Wiesel wrote many books. He taught many students and travelled far and wide giving lectures on conflict, war and peace. His abiding memories and reflections on the Holocaust are captured in the volume titled Night. First published in French, Night has been translated into 30 languages. It sold in its millions. Dawn and Day are sequels to Night. There are two overriding thoughts in Wiesel’s philosophy. First is that the world has the propensity to look on in silence as the captains of wickedness and evil do their worst. If the world did not embrace the conspiracy of silence in the face of intolerance and injustice, it would be a safer place. But those who should speak out will usually remain silent if, in their judgment, the injustice does not touch them.

It was Wiesel’s perception that the world remained silent as Jews died in their millions in Hitler’s concentration camps. Indeed, the original title for Night was And the World Remained Silent. The second overriding thought is that the world learns nothing from the unending tragedies that afflict it.
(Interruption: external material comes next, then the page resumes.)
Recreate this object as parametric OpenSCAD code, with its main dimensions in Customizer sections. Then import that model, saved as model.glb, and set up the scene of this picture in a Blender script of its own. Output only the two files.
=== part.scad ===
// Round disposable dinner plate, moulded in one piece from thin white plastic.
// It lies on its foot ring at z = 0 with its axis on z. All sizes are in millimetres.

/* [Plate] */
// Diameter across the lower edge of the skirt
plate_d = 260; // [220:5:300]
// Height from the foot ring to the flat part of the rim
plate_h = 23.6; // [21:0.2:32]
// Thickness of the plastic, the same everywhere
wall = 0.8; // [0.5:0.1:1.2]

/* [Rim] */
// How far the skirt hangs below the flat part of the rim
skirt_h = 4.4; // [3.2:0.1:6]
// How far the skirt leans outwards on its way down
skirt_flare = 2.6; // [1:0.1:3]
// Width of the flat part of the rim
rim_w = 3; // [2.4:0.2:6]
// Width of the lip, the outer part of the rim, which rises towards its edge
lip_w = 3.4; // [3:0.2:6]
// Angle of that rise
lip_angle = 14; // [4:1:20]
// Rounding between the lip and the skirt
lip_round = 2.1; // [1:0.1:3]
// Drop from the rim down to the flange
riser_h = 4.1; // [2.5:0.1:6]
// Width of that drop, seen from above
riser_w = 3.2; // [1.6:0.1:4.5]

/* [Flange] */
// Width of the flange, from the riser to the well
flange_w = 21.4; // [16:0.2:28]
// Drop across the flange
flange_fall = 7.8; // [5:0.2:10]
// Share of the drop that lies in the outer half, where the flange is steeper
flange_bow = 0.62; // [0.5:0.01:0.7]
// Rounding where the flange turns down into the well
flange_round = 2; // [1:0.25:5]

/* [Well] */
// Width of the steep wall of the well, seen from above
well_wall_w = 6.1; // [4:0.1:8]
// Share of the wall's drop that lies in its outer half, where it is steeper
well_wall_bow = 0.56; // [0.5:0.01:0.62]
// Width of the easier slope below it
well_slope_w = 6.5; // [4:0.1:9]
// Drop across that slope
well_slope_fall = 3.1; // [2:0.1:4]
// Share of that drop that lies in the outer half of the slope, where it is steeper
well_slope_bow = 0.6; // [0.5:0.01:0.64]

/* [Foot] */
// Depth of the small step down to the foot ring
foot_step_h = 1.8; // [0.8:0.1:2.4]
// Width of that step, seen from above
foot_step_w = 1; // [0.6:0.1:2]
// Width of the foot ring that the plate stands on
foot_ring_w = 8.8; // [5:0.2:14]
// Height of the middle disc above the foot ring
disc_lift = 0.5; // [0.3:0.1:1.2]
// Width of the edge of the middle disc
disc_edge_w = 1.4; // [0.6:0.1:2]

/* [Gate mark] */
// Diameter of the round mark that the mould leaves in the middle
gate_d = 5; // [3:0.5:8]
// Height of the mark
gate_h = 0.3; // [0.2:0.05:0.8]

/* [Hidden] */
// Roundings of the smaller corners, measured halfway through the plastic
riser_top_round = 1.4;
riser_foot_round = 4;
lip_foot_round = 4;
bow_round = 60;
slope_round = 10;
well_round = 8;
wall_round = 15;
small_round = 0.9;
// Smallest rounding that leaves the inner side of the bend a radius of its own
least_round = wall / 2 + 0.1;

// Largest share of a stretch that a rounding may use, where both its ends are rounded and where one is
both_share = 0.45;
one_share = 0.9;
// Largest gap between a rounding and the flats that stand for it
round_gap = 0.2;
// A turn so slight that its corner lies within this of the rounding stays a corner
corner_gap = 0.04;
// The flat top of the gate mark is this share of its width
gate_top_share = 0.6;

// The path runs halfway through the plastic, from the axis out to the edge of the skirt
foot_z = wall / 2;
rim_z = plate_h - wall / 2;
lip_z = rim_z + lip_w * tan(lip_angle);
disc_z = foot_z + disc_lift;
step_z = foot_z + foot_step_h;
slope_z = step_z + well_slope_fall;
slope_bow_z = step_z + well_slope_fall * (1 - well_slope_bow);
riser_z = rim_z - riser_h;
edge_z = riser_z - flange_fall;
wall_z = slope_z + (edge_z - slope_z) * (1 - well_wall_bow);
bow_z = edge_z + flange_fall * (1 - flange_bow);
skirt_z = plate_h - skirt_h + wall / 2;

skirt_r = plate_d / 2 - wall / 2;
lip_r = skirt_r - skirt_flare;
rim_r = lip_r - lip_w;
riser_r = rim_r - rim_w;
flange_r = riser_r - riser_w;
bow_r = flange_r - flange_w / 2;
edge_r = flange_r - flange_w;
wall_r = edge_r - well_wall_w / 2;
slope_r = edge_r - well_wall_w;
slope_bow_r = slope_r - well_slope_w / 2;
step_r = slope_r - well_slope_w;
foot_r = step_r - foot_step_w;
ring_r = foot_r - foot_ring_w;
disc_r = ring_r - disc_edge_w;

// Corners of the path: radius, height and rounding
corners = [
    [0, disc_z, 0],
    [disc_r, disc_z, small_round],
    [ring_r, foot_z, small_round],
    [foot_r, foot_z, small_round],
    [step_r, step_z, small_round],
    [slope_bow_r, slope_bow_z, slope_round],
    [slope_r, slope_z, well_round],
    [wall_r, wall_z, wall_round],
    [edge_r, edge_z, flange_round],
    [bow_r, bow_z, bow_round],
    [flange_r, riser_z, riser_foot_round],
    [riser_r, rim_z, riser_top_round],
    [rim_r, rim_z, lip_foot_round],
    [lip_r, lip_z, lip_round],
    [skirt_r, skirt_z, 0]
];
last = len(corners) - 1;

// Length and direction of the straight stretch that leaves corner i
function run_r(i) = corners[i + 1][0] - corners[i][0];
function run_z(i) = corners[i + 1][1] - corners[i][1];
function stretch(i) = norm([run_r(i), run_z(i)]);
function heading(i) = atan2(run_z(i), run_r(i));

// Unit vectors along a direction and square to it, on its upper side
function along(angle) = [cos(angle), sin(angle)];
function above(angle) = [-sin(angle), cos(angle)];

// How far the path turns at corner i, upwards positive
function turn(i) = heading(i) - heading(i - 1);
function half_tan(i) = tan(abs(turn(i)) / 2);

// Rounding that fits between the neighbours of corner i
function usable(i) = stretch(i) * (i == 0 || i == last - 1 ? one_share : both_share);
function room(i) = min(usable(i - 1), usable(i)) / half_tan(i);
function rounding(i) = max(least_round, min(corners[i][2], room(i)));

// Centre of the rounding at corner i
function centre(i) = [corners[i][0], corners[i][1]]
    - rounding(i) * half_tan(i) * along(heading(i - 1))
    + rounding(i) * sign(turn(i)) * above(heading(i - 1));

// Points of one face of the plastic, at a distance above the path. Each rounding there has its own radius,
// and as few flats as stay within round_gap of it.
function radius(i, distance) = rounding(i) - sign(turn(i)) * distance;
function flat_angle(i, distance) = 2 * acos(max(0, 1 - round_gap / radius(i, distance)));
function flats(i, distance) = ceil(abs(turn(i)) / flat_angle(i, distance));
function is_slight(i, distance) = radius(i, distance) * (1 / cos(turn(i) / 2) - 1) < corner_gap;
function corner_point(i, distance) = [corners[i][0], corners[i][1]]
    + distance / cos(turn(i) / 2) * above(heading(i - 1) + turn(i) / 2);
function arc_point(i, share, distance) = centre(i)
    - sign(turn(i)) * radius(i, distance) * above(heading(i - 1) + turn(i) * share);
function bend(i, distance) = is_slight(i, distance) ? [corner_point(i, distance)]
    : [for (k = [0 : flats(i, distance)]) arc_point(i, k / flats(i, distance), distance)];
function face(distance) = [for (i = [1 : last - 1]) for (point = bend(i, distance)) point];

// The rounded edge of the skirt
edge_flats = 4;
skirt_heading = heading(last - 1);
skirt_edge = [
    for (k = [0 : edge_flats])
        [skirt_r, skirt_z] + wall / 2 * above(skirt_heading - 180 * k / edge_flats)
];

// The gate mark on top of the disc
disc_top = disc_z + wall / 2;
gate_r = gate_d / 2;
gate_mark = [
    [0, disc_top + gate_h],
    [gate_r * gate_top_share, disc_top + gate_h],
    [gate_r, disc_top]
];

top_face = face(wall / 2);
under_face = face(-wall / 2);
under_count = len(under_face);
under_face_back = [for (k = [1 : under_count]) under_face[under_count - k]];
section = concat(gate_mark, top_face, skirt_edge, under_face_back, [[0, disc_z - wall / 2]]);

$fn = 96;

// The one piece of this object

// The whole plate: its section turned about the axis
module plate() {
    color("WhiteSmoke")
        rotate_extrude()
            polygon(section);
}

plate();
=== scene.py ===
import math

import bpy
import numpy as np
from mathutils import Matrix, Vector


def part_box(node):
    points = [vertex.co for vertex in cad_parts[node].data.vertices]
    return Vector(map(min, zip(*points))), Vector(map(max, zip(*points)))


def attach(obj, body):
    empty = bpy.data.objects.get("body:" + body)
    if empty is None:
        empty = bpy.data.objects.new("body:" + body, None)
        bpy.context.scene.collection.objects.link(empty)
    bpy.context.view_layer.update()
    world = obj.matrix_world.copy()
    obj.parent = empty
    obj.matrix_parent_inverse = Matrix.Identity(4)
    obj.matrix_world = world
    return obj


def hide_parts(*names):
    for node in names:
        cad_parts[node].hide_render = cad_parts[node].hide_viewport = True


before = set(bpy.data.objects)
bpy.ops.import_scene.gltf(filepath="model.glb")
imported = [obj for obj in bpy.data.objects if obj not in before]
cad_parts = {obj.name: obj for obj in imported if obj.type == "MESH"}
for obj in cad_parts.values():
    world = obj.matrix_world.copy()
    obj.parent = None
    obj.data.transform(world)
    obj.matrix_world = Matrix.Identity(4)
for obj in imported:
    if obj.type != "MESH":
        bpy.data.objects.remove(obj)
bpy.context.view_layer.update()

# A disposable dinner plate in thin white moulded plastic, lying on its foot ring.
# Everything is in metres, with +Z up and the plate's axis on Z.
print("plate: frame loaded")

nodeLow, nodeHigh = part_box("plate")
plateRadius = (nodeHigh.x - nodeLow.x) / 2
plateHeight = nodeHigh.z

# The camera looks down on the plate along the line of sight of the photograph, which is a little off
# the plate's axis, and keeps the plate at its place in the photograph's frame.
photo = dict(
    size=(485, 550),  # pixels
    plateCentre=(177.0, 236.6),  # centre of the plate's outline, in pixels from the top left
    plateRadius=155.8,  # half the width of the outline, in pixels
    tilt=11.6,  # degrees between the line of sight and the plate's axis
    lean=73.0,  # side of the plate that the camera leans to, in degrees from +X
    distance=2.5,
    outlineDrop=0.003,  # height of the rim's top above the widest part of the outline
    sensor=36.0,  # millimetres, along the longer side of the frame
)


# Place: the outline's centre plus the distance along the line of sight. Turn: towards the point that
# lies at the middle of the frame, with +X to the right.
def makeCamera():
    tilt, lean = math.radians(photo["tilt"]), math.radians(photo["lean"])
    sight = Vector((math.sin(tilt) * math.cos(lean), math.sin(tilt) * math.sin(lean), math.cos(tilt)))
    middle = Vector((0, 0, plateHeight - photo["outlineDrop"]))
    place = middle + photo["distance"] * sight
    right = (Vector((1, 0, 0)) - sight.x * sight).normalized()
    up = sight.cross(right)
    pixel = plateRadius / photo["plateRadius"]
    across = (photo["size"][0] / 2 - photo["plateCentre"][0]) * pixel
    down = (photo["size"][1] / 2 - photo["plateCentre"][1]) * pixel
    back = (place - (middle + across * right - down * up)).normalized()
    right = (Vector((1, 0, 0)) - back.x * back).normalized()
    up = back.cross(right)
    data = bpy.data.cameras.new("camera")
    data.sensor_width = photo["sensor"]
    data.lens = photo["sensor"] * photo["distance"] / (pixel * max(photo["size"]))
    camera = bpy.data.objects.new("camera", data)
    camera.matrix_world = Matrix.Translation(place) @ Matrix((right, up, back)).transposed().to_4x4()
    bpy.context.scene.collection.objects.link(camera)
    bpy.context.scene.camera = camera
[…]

Four days before Wiesel died, the merchants of intolerance and terror attacked the airport at Istanbul, Turkey. Forty-four people died. Another 240 were injured. Before the world could even adequately express shock, gunmen took over a bakery in Dhaka, Bangladesh. They killed 28 people. Baghdad  was next on the cards. At the time of this writing, a car bomber had claimed 292 lives. The numbers could rise. Medina followed. This particular attack was on one of Islam’s holiest sites, the Prophet’s Mosque.

So who said that these people were fighting for Islam? But do I run ahead of myself? The same day, the merchants of terror had attacked sites in Jeddah and Qatif in Saudi Arabia. All these dastardly acts took place in a span of five days. Instructively, they came towards the end of the Islamic Holy Month of Ramadhan. We could ask again with Wiesel, does the world learn anything?
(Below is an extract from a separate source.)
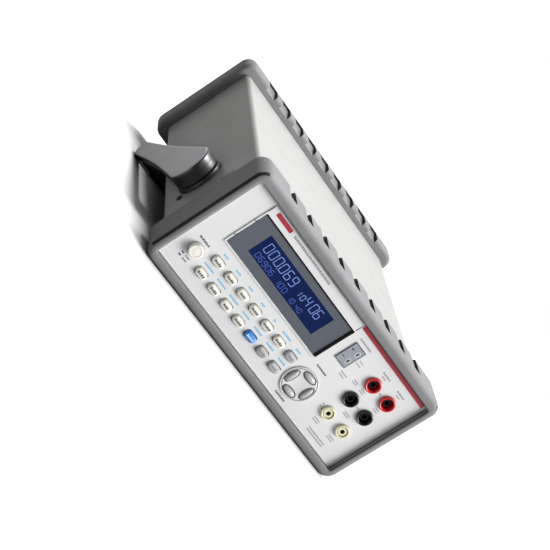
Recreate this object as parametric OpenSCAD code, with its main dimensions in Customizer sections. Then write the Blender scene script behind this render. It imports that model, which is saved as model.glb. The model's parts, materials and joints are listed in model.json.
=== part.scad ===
// Bench multimeter: half-rack case, two soft bumpers and a turning carry handle.
// Each part is drawn square to the case: +X right, +Y from the front to the rear, +Z up,
// with the front bumper's face at Y = 0 and the undersides of the bumpers at Z = 0.
// on_bench() then stands the whole unit on the bench as it rests: on the lower edge of
// the front bumper and on the stowed handle, with its rear a little raised.
// All lengths are in millimetres.

/* [Case] */
// Width of the case sleeve
case_w = 220; // [216:1:224]
// Height of the case sleeve
case_h = 88; // [86:1:90]
// Wall thickness of the sleeve
case_wall = 1.6; // [1.2:0.1:2]
// Outer corner radius of the sleeve
case_r = 4; // [3:0.5:5]
// Depth of the whole unit over both bumpers
unit_d = 305; // [300:1:315]

/* [Bumpers] */
// Outer width of both bumpers
bumper_w = 236; // [234:1:236.6]
// Outer height of both bumpers
bumper_h = 107; // [106:0.5:108]
// Depth of the front bumper along the case
front_bumper_d = 39; // [36:1:42]
// Depth of the rear bumper along the case
rear_bumper_d = 24.6; // [24:0.2:28]
// Corner radius of the bumpers seen from the front
bumper_corner_r = 10; // [8:0.5:12]
// Radius along the bumpers' long edges
bumper_edge_r = 4; // [3.5:0.5:5]
// Grooves along each long side of a bumper
groove_count = 9; // [5:2:9]
// Spacing of the grooves
groove_pitch = 20.8; // [20:0.1:21.5]
// Depth of a groove below the bumper's long side
groove_depth = 4.6; // [3:0.1:5]
// Width of a groove in the front bumper
front_groove_w = 7.6; // [5:0.1:9]
// Width of a groove in the rear bumper
rear_groove_w = 12.3; // [10:0.1:14]
// Length of a groove in the front bumper, from its free edge
front_groove_l = 28; // [20:0.5:32]
// Length of a groove in the rear bumper, from its free edge
rear_groove_l = 17.6; // [12:0.2:19]
// How much shallower a rear groove gets towards its closed end
rear_groove_rise = 2.4; // [0:0.1:3]

/* [Handle] */
// Outer width over both handle arms
handle_w = 252.8; // [252:0.2:256]
// Distance of the pivot axis behind the front face
pivot_y = 97; // [96:0.5:98]
// Height of the pivot axis above the bumpers' undersides
pivot_z = 45; // [44:0.5:46]
// Radius of the round hub at the end of an arm
hub_r = 18.5; // [17:0.5:20]
// Distance from the pivot axis to the centre of the grip bar
grip_reach = 123; // [122.5:0.5:124]
// Radius of the grip bar
grip_r = 8.75; // [8:0.25:8.75]
// Angle of the stowed handle below the line straight to the rear
stow_angle = 22.8; // [22:0.2:24]
// Thickness of an arm
arm_t = 7.8; // [7:0.2:8]

/* [Front panel] */
// Depth of the panel face behind the bumper's face
panel_recess = 5; // [4:0.5:6]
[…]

Former British Prime Minister Tony Blair was meanwhile in the news this week, alleging to have learnt something. In 2003 Blair escorted President George Bush to war in Iraq much the same way a poodle accompanies the master. The two went to Iraq in defiance of the UN. Now Blair has half-heartedly apologised to his country for precipitately taking it to war. His reluctant admission comes in the wake of a damning seven-year investigation his country carried out on the war.

The report was terrible on Blair. He wrote an email pledging to follow Bush to the dessert war, “whatever the case.” Regardless of what the then Mohamed ElBaradei-led Atomic Energy Agency would find out on Saddam Hussein’s alleged weapons of mass destruction, Blair would take the UK to war! When Robin Cook resigned from Blair’s cabinet in protest he was parodied in political insolence. Now Blair admits that the war was not justified. Yet he goes on to say he did the world a great deal by going to Iraq to kill Saddam. Humankind would be in a worse place had he not invaded Iraq, he says.

It is difficult to imagine anything worse than the blasts that rock us everywhere all the time, despite the security rigours that are now a part of our lives. We live in fear of the unknown attacker, everywhere. You just can’t tell when and where they are going to bring your life to a sudden end. In all this, the solution seems to be more and more securitisation. In 1992 Francis Fukuyama told us that we had come to the end of learning. He published the book titled The End of History and the Last Man. Western Capitalism had defeated Eastern Communism with the end of the Cold War. What remained was for capitalism to rule the world in tranquility, forever. Does capitalism need to ask itself where it went wrong? In the prime of our youth, my generation found Marxist socialist notions exciting. If Karl Marx had described religion as the opium of the masses, Marxism was the opium of budding undergraduates the world over. We believed in the imminence of a scientific revolution that would never be. In the fullness of time, our excitement was nothing more than harmless youthful hot air.

The demise of Marxist socialist idealism has today given way to an intolerant religious idealism and fanaticism among young people. Yet does the world need to pause and reflect? To ask why young people are so angry about the established global order? In response to Fukuyama’s book, his teacher Samuel Huntington published, in 1996, the volume titled Clash of Civilizations: Remaking of the World Order. Huntington argued that people’s cultural and religions identities would be the source of conflict in the post-Cold War dispensation. It is certainly happening.

Is the world learning anything? Global securitisation would hardly seem to be the solution to the terror and fear that rules our times. Does the case for structured global cultural conversations seem to justify itself? In tandem with this is the need to give young people the world over something to hope for; something to believe in.

The emerged world order does not seem to care at all about the future of a majority of the youth who wallow in poverty and hopelessness in Africa, Asia and in the Arab world. Emerging global conversations must address the cultural and existential questions that Huntington has raised on the remaking of the world order.